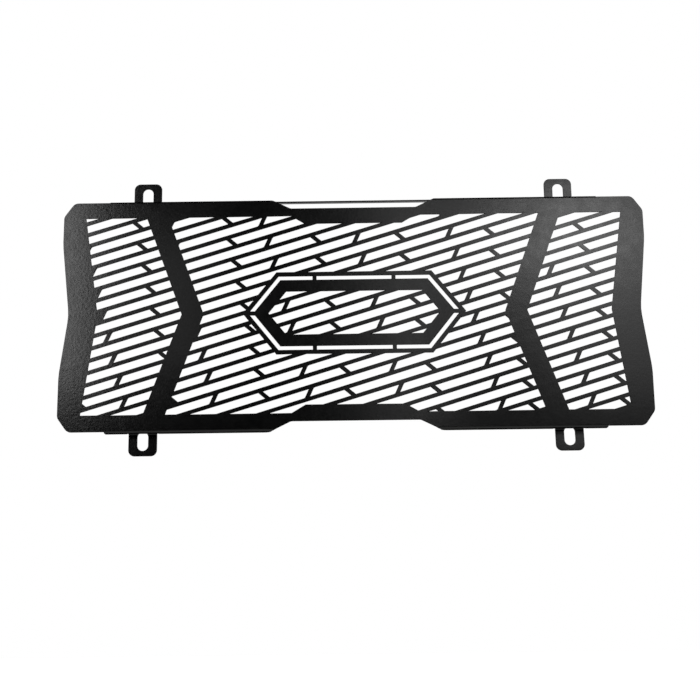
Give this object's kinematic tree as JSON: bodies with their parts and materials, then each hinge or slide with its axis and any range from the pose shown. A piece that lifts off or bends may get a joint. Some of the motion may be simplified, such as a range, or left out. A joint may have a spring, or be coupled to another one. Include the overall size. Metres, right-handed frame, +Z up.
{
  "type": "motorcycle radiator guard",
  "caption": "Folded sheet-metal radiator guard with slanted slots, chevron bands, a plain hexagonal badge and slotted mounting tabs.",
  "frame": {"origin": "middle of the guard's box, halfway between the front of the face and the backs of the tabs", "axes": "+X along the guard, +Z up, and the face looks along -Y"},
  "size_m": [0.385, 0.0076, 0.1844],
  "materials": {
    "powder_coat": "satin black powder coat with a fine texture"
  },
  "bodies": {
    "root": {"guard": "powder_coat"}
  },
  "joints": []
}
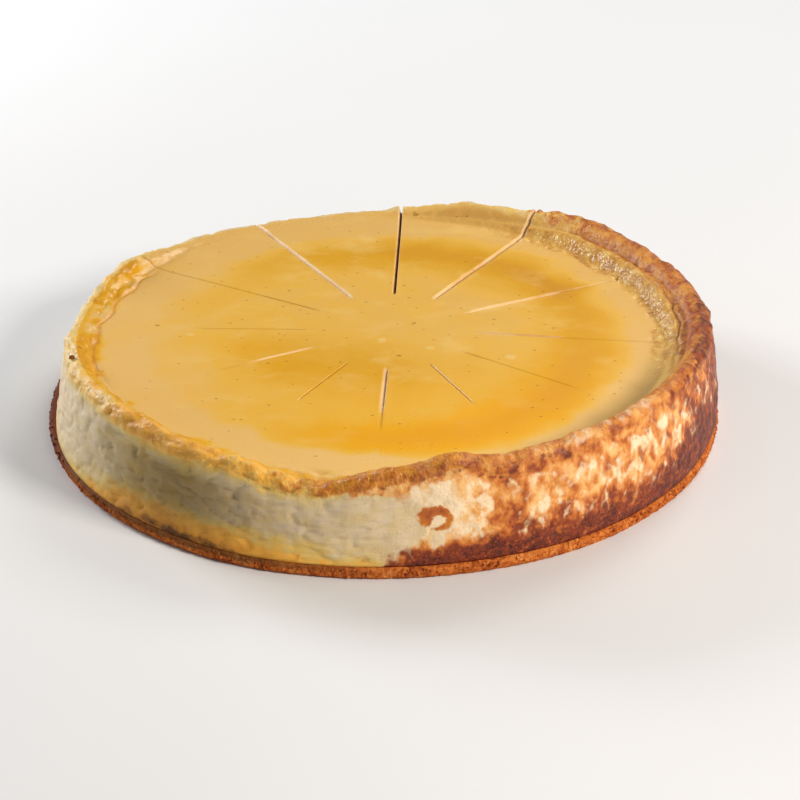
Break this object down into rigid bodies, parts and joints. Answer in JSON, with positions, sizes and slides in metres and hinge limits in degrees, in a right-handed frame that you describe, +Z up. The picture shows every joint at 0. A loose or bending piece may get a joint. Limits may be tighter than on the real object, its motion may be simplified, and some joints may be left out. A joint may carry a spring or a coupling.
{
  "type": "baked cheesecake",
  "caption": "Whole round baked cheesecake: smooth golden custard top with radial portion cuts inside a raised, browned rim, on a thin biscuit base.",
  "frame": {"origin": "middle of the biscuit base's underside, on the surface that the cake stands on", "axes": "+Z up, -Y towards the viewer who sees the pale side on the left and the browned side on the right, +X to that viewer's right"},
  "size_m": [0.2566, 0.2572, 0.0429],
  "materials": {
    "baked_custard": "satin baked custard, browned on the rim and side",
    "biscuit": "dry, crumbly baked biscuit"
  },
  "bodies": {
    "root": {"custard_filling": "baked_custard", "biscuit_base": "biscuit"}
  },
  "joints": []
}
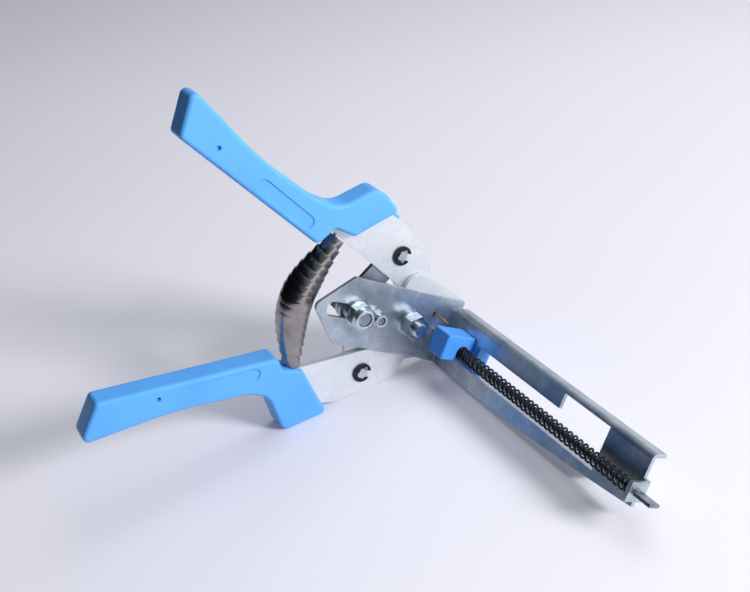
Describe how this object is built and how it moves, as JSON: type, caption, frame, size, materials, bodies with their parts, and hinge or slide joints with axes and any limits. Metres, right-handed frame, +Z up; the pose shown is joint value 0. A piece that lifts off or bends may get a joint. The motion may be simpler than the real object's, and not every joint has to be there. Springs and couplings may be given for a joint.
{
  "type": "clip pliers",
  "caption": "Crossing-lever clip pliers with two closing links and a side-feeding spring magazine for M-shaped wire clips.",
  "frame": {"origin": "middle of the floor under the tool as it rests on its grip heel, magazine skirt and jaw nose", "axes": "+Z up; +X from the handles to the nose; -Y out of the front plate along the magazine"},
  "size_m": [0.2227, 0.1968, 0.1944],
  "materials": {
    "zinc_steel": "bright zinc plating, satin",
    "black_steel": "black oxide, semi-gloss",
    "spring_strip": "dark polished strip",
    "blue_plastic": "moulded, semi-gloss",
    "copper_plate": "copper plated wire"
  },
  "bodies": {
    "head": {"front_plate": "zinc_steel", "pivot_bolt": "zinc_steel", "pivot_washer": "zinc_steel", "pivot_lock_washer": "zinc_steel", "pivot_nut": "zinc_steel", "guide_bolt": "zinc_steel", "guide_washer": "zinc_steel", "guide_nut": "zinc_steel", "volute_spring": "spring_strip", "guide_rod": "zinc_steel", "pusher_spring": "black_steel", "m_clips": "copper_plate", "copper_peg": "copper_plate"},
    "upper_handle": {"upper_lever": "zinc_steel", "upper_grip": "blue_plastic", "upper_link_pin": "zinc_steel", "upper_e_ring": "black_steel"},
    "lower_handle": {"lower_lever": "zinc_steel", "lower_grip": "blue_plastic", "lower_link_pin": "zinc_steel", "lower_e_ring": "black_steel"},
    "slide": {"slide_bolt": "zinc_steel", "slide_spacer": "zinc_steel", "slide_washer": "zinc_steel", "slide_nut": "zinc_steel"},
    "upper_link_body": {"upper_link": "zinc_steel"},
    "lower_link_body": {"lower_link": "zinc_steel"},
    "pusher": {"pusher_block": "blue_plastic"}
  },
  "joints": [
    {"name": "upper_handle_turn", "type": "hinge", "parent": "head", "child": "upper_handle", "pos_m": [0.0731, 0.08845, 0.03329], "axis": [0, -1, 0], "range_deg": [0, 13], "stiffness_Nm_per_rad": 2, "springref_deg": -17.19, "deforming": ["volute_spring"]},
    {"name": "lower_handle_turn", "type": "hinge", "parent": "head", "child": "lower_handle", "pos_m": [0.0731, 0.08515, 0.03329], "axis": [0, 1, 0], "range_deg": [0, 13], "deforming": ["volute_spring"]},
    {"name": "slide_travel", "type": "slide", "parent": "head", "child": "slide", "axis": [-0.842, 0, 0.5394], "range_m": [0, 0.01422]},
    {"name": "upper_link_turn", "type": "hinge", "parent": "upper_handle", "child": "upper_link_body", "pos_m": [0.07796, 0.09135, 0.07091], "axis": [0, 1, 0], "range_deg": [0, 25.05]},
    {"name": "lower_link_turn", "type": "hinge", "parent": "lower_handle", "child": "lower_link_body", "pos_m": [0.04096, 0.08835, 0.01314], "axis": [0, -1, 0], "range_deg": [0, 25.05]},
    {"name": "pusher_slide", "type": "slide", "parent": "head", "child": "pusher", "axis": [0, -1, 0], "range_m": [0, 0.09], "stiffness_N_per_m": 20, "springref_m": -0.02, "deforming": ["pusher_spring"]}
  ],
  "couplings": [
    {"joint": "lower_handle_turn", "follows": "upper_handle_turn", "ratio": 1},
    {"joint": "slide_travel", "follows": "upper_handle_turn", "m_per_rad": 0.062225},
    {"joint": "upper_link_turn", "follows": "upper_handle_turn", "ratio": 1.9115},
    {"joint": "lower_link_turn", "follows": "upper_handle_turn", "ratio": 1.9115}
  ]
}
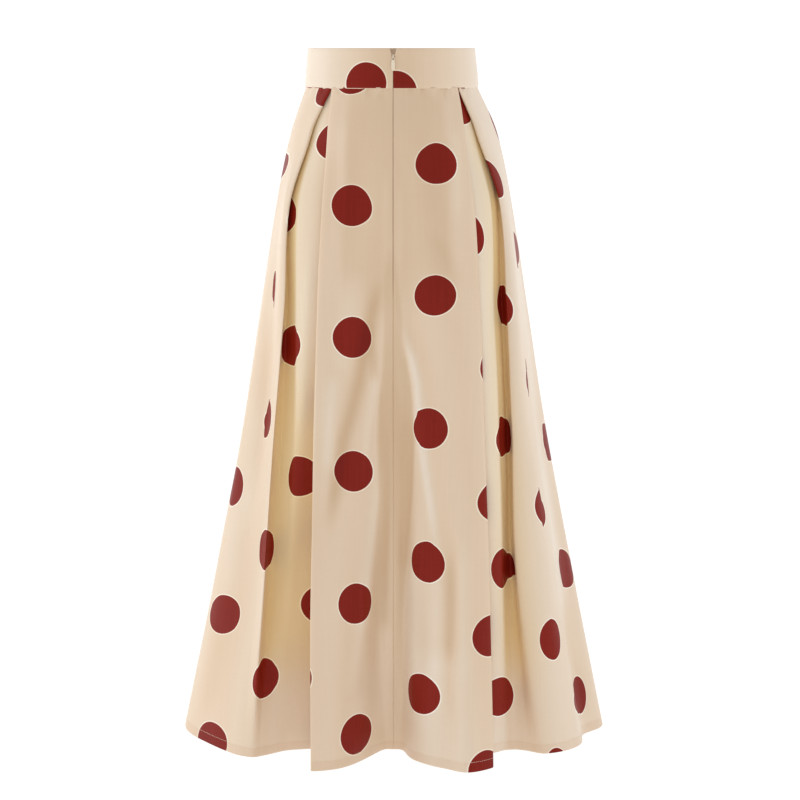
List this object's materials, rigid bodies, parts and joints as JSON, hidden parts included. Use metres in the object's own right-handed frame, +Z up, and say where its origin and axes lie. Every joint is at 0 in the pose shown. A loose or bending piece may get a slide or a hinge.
◆ ◆ ◆ ◆ ◆ ◆ ◆
▶ _Written instruction_
Reproduce the material exactly, with every line intact.

▶ _Response below_
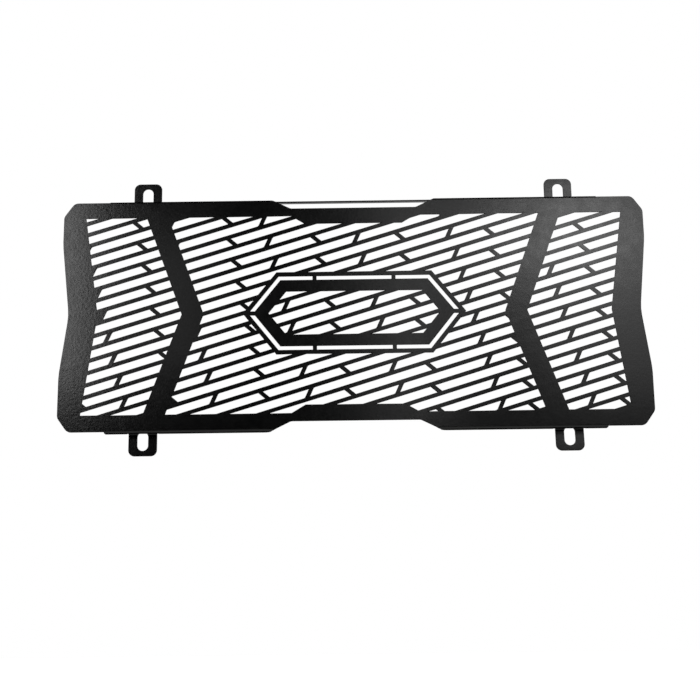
Give this object's kinematic tree as JSON: bodies with their parts and materials, then each hinge or slide with its axis and any range from the pose shown. A piece that lifts off or bends may get a joint. Some of the motion may be simplified, such as a range, or left out. A joint may have a spring, or be coupled to another one. Include the overall size. Metres, right-handed frame, +Z up.
{
  "type": "motorcycle radiator guard",
  "caption": "Folded sheet-metal radiator guard with slanted slots, chevron bands, a plain hexagonal badge and slotted mounting tabs.",
  "frame": {"origin": "middle of the guard's box, halfway between the front of the face and the backs of the tabs", "axes": "+X along the guard, +Z up, and the face looks along -Y"},
  "size_m": [0.385, 0.0076, 0.1844],
  "materials": {
    "powder_coat": "satin black powder coat with a fine texture"
  },
  "bodies": {
    "root": {"guard": "powder_coat"}
  },
  "joints": []
}
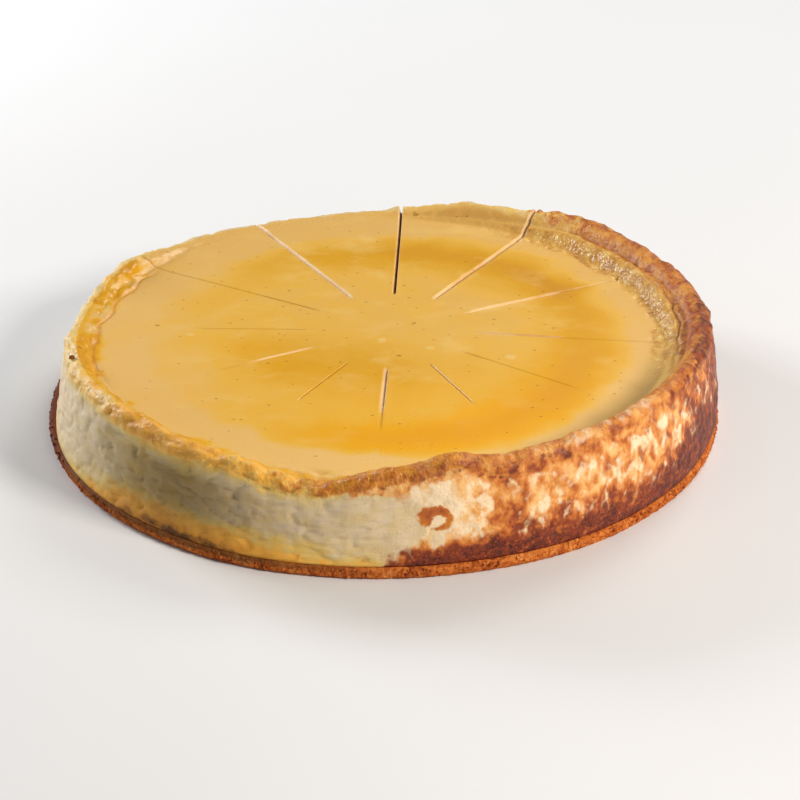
Break this object down into rigid bodies, parts and joints. Answer in JSON, with positions, sizes and slides in metres and hinge limits in degrees, in a right-handed frame that you describe, +Z up. The picture shows every joint at 0. A loose or bending piece may get a joint. Limits may be tighter than on the real object, its motion may be simplified, and some joints may be left out. A joint may carry a spring or a coupling.
{
  "type": "baked cheesecake",
  "caption": "Whole round baked cheesecake: smooth golden custard top with radial portion cuts inside a raised, browned rim, on a thin biscuit base.",
  "frame": {"origin": "middle of the biscuit base's underside, on the surface that the cake stands on", "axes": "+Z up, -Y towards the viewer who sees the pale side on the left and the browned side on the right, +X to that viewer's right"},
  "size_m": [0.2566, 0.2572, 0.0429],
  "materials": {
    "baked_custard": "satin baked custard, browned on the rim and side",
    "biscuit": "dry, crumbly baked biscuit"
  },
  "bodies": {
    "root": {"custard_filling": "baked_custard", "biscuit_base": "biscuit"}
  },
  "joints": []
}
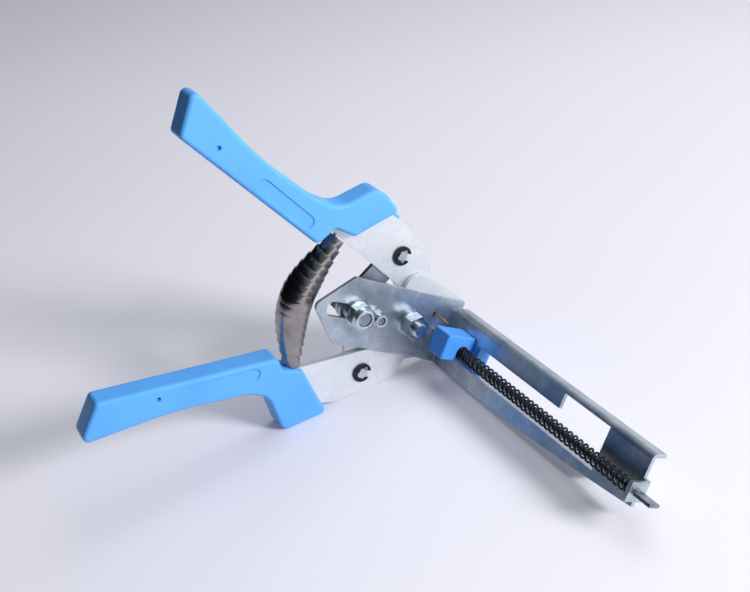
Describe how this object is built and how it moves, as JSON: type, caption, frame, size, materials, bodies with their parts, and hinge or slide joints with axes and any limits. Metres, right-handed frame, +Z up; the pose shown is joint value 0. A piece that lifts off or bends may get a joint. The motion may be simpler than the real object's, and not every joint has to be there. Springs and couplings may be given for a joint.
{
  "type": "clip pliers",
  "caption": "Crossing-lever clip pliers with two closing links and a side-feeding spring magazine for M-shaped wire clips.",
  "frame": {"origin": "middle of the floor under the tool as it rests on its grip heel, magazine skirt and jaw nose", "axes": "+Z up; +X from the handles to the nose; -Y out of the front plate along the magazine"},
  "size_m": [0.2227, 0.1968, 0.1944],
  "materials": {
    "zinc_steel": "bright zinc plating, satin",
    "black_steel": "black oxide, semi-gloss",
    "spring_strip": "dark polished strip",
    "blue_plastic": "moulded, semi-gloss",
    "copper_plate": "copper plated wire"
  },
  "bodies": {
    "head": {"front_plate": "zinc_steel", "pivot_bolt": "zinc_steel", "pivot_washer": "zinc_steel", "pivot_lock_washer": "zinc_steel", "pivot_nut": "zinc_steel", "guide_bolt": "zinc_steel", "guide_washer": "zinc_steel", "guide_nut": "zinc_steel", "volute_spring": "spring_strip", "guide_rod": "zinc_steel", "pusher_spring": "black_steel", "m_clips": "copper_plate", "copper_peg": "copper_plate"},
    "upper_handle": {"upper_lever": "zinc_steel", "upper_grip": "blue_plastic", "upper_link_pin": "zinc_steel", "upper_e_ring": "black_steel"},
    "lower_handle": {"lower_lever": "zinc_steel", "lower_grip": "blue_plastic", "lower_link_pin": "zinc_steel", "lower_e_ring": "black_steel"},
    "slide": {"slide_bolt": "zinc_steel", "slide_spacer": "zinc_steel", "slide_washer": "zinc_steel", "slide_nut": "zinc_steel"},
    "upper_link_body": {"upper_link": "zinc_steel"},
    "lower_link_body": {"lower_link": "zinc_steel"},
    "pusher": {"pusher_block": "blue_plastic"}
  },
  "joints": [
    {"name": "upper_handle_turn", "type": "hinge", "parent": "head", "child": "upper_handle", "pos_m": [0.0731, 0.08845, 0.03329], "axis": [0, -1, 0], "range_deg": [0, 13], "stiffness_Nm_per_rad": 2, "springref_deg": -17.19, "deforming": ["volute_spring"]},
    {"name": "lower_handle_turn", "type": "hinge", "parent": "head", "child": "lower_handle", "pos_m": [0.0731, 0.08515, 0.03329], "axis": [0, 1, 0], "range_deg": [0, 13], "deforming": ["volute_spring"]},
    {"name": "slide_travel", "type": "slide", "parent": "head", "child": "slide", "axis": [-0.842, 0, 0.5394], "range_m": [0, 0.01422]},
    {"name": "upper_link_turn", "type": "hinge", "parent": "upper_handle", "child": "upper_link_body", "pos_m": [0.07796, 0.09135, 0.07091], "axis": [0, 1, 0], "range_deg": [0, 25.05]},
    {"name": "lower_link_turn", "type": "hinge", "parent": "lower_handle", "child": "lower_link_body", "pos_m": [0.04096, 0.08835, 0.01314], "axis": [0, -1, 0], "range_deg": [0, 25.05]},
    {"name": "pusher_slide", "type": "slide", "parent": "head", "child": "pusher", "axis": [0, -1, 0], "range_m": [0, 0.09], "stiffness_N_per_m": 20, "springref_m": -0.02, "deforming": ["pusher_spring"]}
  ],
  "couplings": [
    {"joint": "lower_handle_turn", "follows": "upper_handle_turn", "ratio": 1},
    {"joint": "slide_travel", "follows": "upper_handle_turn", "m_per_rad": 0.062225},
    {"joint": "upper_link_turn", "follows": "upper_handle_turn", "ratio": 1.9115},
    {"joint": "lower_link_turn", "follows": "upper_handle_turn", "ratio": 1.9115}
  ]
}
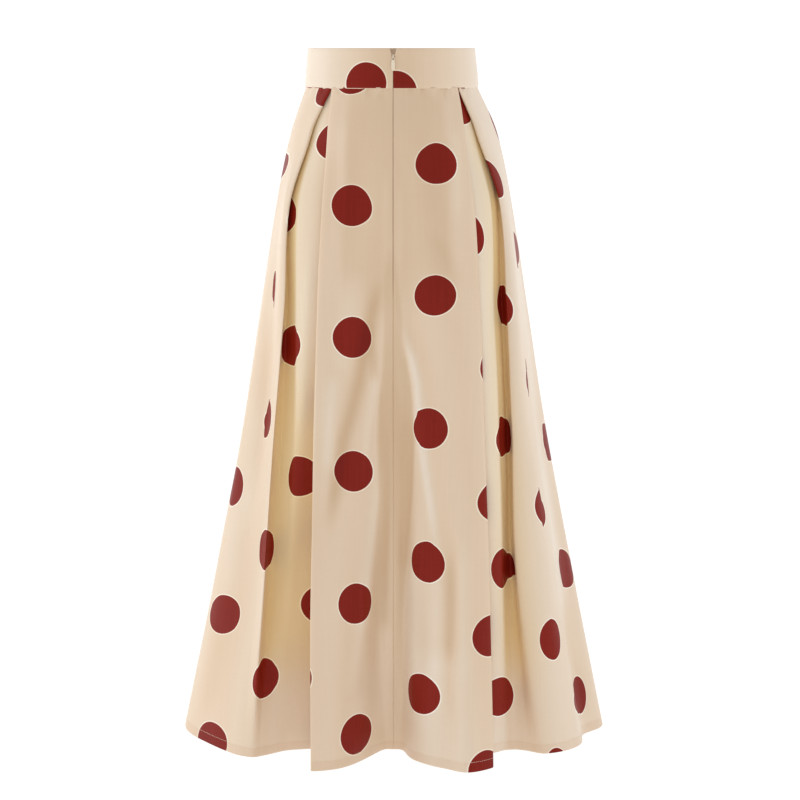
List this object's materials, rigid bodies, parts and joints as JSON, hidden parts included. Use metres in the object's own right-handed frame, +Z up, and say where its origin and axes lie. Every joint is at 0 in the pose shown. A loose or bending piece may get a slide or a hinge.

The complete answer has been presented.